🤖 AI Summary
This work addresses the challenge of real-time cognitive load assessment in smart eyewear, where existing eye-tracking methods are either reliant on bulky sensors or suffer from poor interpretability, weak generalization, and the need for task-specific fine-tuning. To overcome these limitations, we propose GazeMind, a novel framework that structures eye-movement data and leverages large language models for task-guided reasoning, enabling zero-shot cross-scenario generalization without fine-tuning. GazeMind further integrates user-specific traits and historical context to deliver personalized and highly interpretable cognitive load predictions. Evaluated on our newly curated large-scale dataset, CogLoad-Bench—comprising 152 participants, over 40 hours of recordings, and more than 10,000 annotated samples—GazeMind outperforms all baselines by over 20% across key metrics, achieving state-of-the-art performance.
📝 Abstract
Smart glasses with AI assistants are increasingly used in daily life.
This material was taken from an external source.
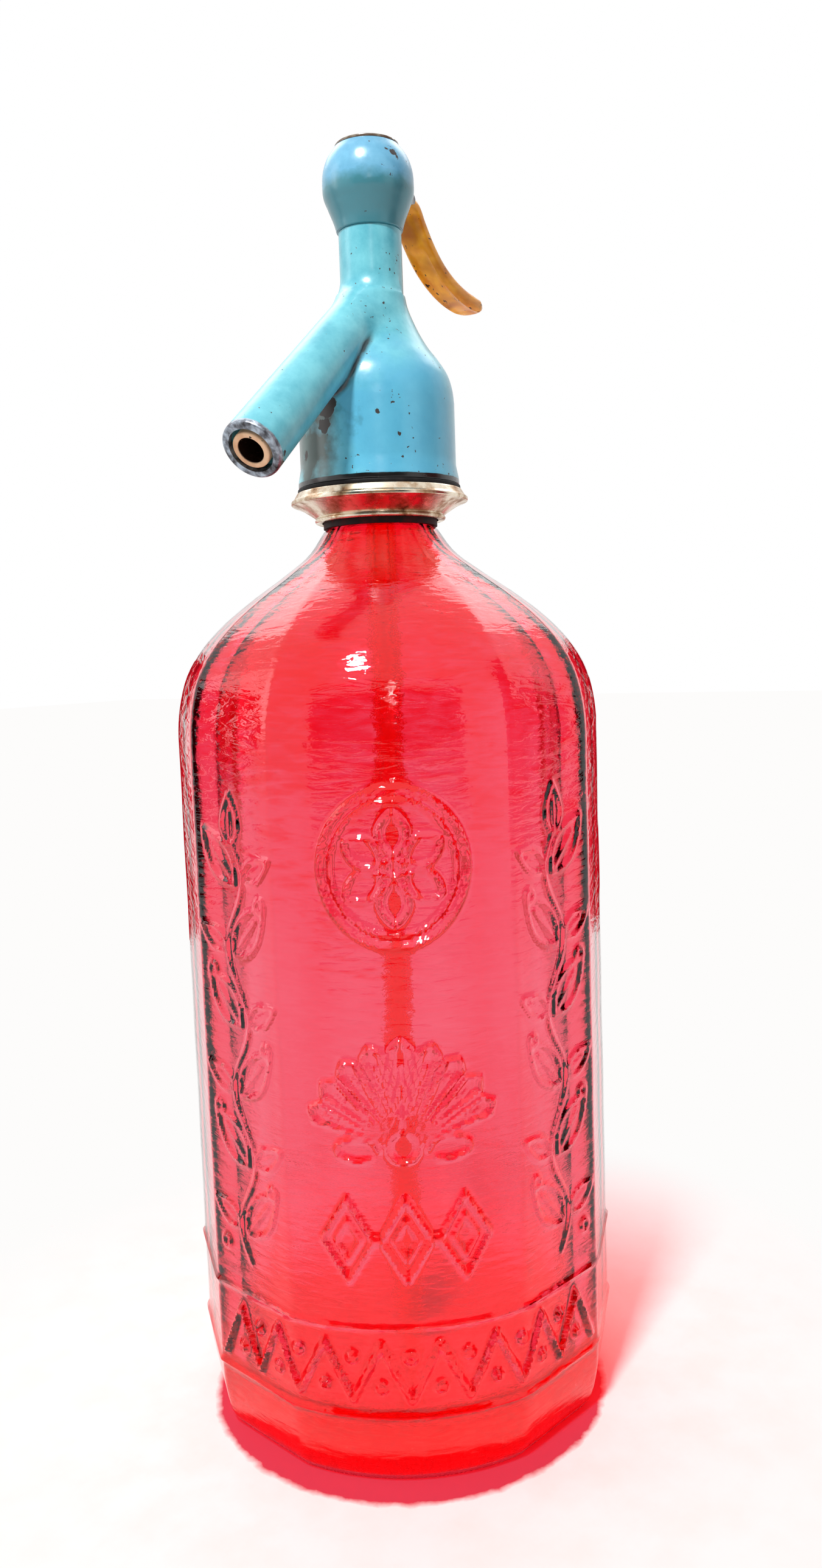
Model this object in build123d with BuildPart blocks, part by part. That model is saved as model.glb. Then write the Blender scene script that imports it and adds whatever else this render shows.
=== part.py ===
"""Soda siphon: a faceted glass bottle under a cast head with a spout and a thumb lever.

Millimetres.  The origin is the centre of the flat base, +Z runs up the bottle's axis,
the spout points towards -X and the lever reaches towards +X over a pin along Y.
"""
import math
import os

from build123d import *

# ---------------------------------------------------------------- fits and clearances
slip_fit = 0.05          # a piece pushed or turned into its seat, each side
thread_fit = 0.15        # screwed joints, drawn without their threads, each side
slot_play = 0.3          # lever arm in its slot, and fork on the stem, each side
pick_gap = 0.01          # how near a face or edge lies to the size it is picked by
face_gap = 0.02          # faces that bear on each other through a moving joint
fork_gap = 0.05          # lever fork under the stem's head

# ---------------------------------------------------------------- glass bottle
side_count = 12          # corners round the glass
panel_corner = 6         # corner where the rounded front panel begins; it takes up two sides
corner_r = 50.0          # axis to a vertical corner of the glass
bottle_turn = 3.0        # degrees from the lever's side round to the nearest corner
foot_r = 46.6            # corner radius where the heel meets the table
heel_h = 16.0
wall_h = 158.0           # where the straight sides end
shoulder_h = 47.0
neck_ledge = 2.2         # shoulder top out past the neck, at a corner
glass_wall = 4.4
glass_floor = 10.0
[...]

However, current systems lack awareness of the user's internal cognitive state, leaving them unable to proactively anticipate users' needs without access to cognitive load. Existing methods for assessing cognitive load either rely on impractical sensors for lightweight eyewear or utilize eye gaze-based models that suffer from poor interpretability, and require task-specific fine-tuning, often failing to generalize across individuals. We propose GazeMind, a gaze-guided LLM agent framework for cognitive load assessment on smart glasses. It encodes eye-tracking data into structured representations for LLM-based reasoning and provides interpretable cognitive load predictions. Importantly, GazeMind generalizes across scenarios without LLM fine-tuning through a novel task-guidance reasoning approach and achieves personalized adaptation by incorporating user-specific characteristics and historical references. To support evaluation, we introduce CogLoad-Bench, the largest gaze-based cognitive load dataset with 152 participants, 40+ hours of multimodal data, and 10K+ real-time annotations across controlled and real-world tasks. Experiments show that GazeMind achieves state-of-the-art performance, outperforming baselines by over 20% across all metrics.